As the difficulties continue on an official level, many Catholics and non-Catholics have, of course, for a long time engaged in what Lutheran church historian Martin E. Marty has called the "quiet smuggling of communion elements." Marty says he has "communed Catholic cardinals and been offered the sacraments by them, not covertly, but also, inevitably, not as a joyful public sign of realized common life in the Body of Christ."

According to several sources, even Pope John Paul II has on different occasions intentionally communed Protestant church leaders and ambassadors. Certainly, following the pope's example--and one's own conscience--and participating in eucharistic sharing with other churches remains a widespread, valid, and honorable option for Christians today. But the larger question remains: Why on earth should Catholics even worry so much about whether other baptized Christians might sneak a piece of our Lord's Body and Blood from us? Do we really believe that it is our exclusive property whose consumption we must police?

Recalling the meal that Jesus shared with his disciples at Emmaus, the Rev. John Muddiman, a member of the Anglican-Roman Catholic International Commission, recently asked in a letter to the Tablet, a London-based Catholic weekly, "What assurance did the risen Christ have that Cleopas and his companion had the right beliefs and were in good standing before he celebrated the Eucharist for them? After all, they doubted even his Resurrection. But their simple invitation to 'stay and eat' was sufficient for divine grace to comply."

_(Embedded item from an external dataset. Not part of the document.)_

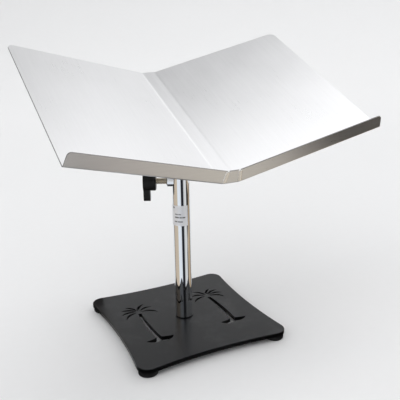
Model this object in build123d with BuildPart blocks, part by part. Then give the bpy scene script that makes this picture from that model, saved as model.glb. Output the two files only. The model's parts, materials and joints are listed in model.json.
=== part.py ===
"""Tabletop music stand: square steel foot, telescoping post, tilting bent-sheet tray.

Frame: the origin is on the post's axis, on the surface that the stand rests on.
+Z is up, -Y faces the reader and +X is the reader's right.
"""
from build123d import *
from math import cos, radians, sin
import os

os.makedirs("parts", exist_ok=True)

# ---------------------------------------------------------------- driving dimensions (mm, degrees)
# Foot
plate_side = 200.0
plate_thickness = 5.0
plate_corner_radius = 14.0
side_sag = 8.0
plate_edge_break = 0.5
foot_diameter = 23.0
foot_height = 7.0
foot_edge_radius = 1.2
foot_inset = 15.5
adhesive_thickness = 0.4
adhesive_margin = 1.5

# Palm-tree cut-outs in the foot plate
palm_inset = 49.0
crown_y = 34.0
crown_hub_radius = 3.2
frond_width = 3.3
frond_droop = 0.16
frond_angles = (-24.0, 8.0, 36.0, 63.0, 120.0, 155.0, 196.0)
frond_reaches = (24.0, 23.0, 23.0, 21.5, 22.5, 22.5, 26.0)
trunk_gap = 5.0
trunk_top_width = 4.2
trunk_bottom_width = 6.6
trunk_bow = 1.8
mound_y = -40.5
mound_width = 36.0
mound_rise = 4.0
mound_drop = 7.0
mound_notch = 4.5

# Post: a chromed lower tube bolted to the plate, and an inner tube that slides and turns in it
lower_tube_diameter = 22.0
lower_tube_wall = 1.5
lower_tube_length = 197.0
inner_tube_wall = 1.5
tube_in_sight = 23.0
bush_stop_gap = 1.0
tube_edge_break = 0.3
fixed_fit = 0.02
running_fit = 0.05

plug_length = 15.0
post_bolt_diameter = 8.0
post_bolt_end_gap = 1.0
post_bolt_floor_gap = 1.0
post_bolt_head_diameter = 14.0
post_bolt_socket = 5.0
post_bolt_socket_depth = 2.6
post_washer_diameter = 20.0
post_washer_thickness = 1.6

collar_wall = 1.43
collar_lip = 1.5
collar_flange_height = 4.0
collar_depth = 9.0
bush_height = 20.0
bush_spigot_length = 12.0
bush_spigot_bore = 6.0

label_drop = 29.0
label_height = 26.0
label_thickness = 0.12
label_middle_angle = 205.0
label_sweep = 166.0

# Clamp screw for the height, set behind the left side so that it clears the reader's hands
clamp_below_collar = 6.0
clamp_angle = 154.0
boss_diameter = 14.0
boss_length = 6.0
clamp_screw_diameter = 8.0
screw_in_sight = 13.0
screw_in_knob = 11.5
pad_diameter = 7.4
pad_length = 5.6
pad_gap = 0.1
knob_hub_diameter = 23.0
knob_hub_length = 15.5
wing_thickness = 8.0
wing_span = 50.0
wing_width = 13.0
knob_edge_radius = 1.5

# Tilt head
fork_lip = 2.0
fork_flat_cut = 1.0
fork_shoulder_height = 4.0
fork_spigot_length = 25.0
fork_cheek = 3.9
fork_web = 7.5
fork_pin_diameter = 4.0
fork_pin_drop = 12.0
fork_pin_recess = 0.5
slot_floor_gap = 2.0
tongue_thickness = 8.0
tongue_radius = 9.0
tongue_root = 12.0
friction_washer_thickness = 1.0
friction_washer_diameter = 15.0
side_play = 0.1
tilt_bolt_diameter = 6.0
tilt_bolt_head_diameter = 10.0
tilt_bolt_head_height = 6.0
tilt_bolt_socket = 5.0
tilt_bolt_tail = 1.5
tilt_washer_diameter = 12.0
tilt_washer_thickness = 1.6
tilt_nut_across_flats = 10.0
tilt_nut_height = 6.0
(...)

Considering Christ's example, it seems to me that the Catholic Church should work harder to find ways to remove the scandal of division at the banquet of life.

How much more appropriate than the guidelines cited above sounds the concise, positively worded invitation that is printed on the bulletins of one of the two parishes my family attends: "You are invited to share Holy Communion with us today if you are a baptized Christian who believes Christ is present in the sacrament and forgives your sins." Of course, as you might have guessed, this is not our Catholic but our Lutheran parish.